To sum that up: to use the zip function, you just have to pass in an Iterable. You will rarely, if ever, need to know what CanBuildFrom is or what all those type parameters refer to.

Secondly: Why then have all that complexity in the signature, when I'm not using it?

Whoa! That's actually not true! The fact that we've called the function without explicitly providing that second parameter doesn't mean that you haven't used the extra complexity. In fact, you have used it, and it's provided you a small benefit, all without you realising. This is where a little bit of magic happens...

In understanding why that signature is so complex, the key is actually in the explanation above of what zip does. Note that I said that you can call zip() on a List and pass in just another List, and you will get back another List. This is actually a little bit amazing.
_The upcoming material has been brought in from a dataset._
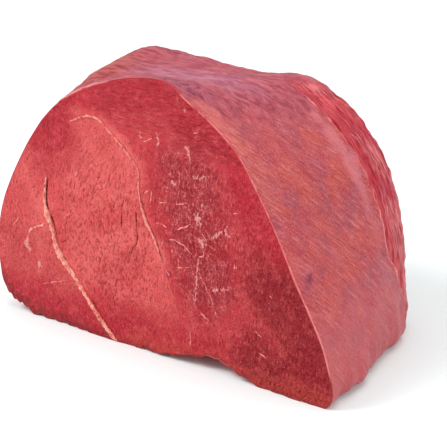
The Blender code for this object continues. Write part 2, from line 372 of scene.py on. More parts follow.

It probably doesn't seem that amazing, but then you have to consider that the implementation of the zip function is not actually defined on the List class, but is defined in a trait that List inherits from called IterableLike. What is surprising here is that the IterableLike trait doesn't know anything about the List class, and yet its zip function is able to return an instance of List. (And remember that Scala's List is a concrete class, very different from Java's List interface.)

This is what the CanBuildFrom parameter is all about: it allows functions like zip to be defined once, high up in the collections API hierarchy, but then to also return a different type of result depending on the type of the collection on which the method is actually invoked. To put that in practical terms: if I call zip on a List, I'll get back a List of tuples, but if I call zip on a mutable.HashSet, I'll get back a mutable.HashSet of tuples. The same goes for map() and filter() and countless other functions. This is the magic: these functions don't know anything about these concrete types they are returning, but you haven't had to tell it about the concrete types either! To achieve the same result in Java without any casting, you would have to override the zip function in each and every concrete subclass of IterableLike from which you wished to return a specific collection type. (Edit: Actually, I don't think this is true. I think I've figured out in my head a way to do it that doesn't require casting or overriding.)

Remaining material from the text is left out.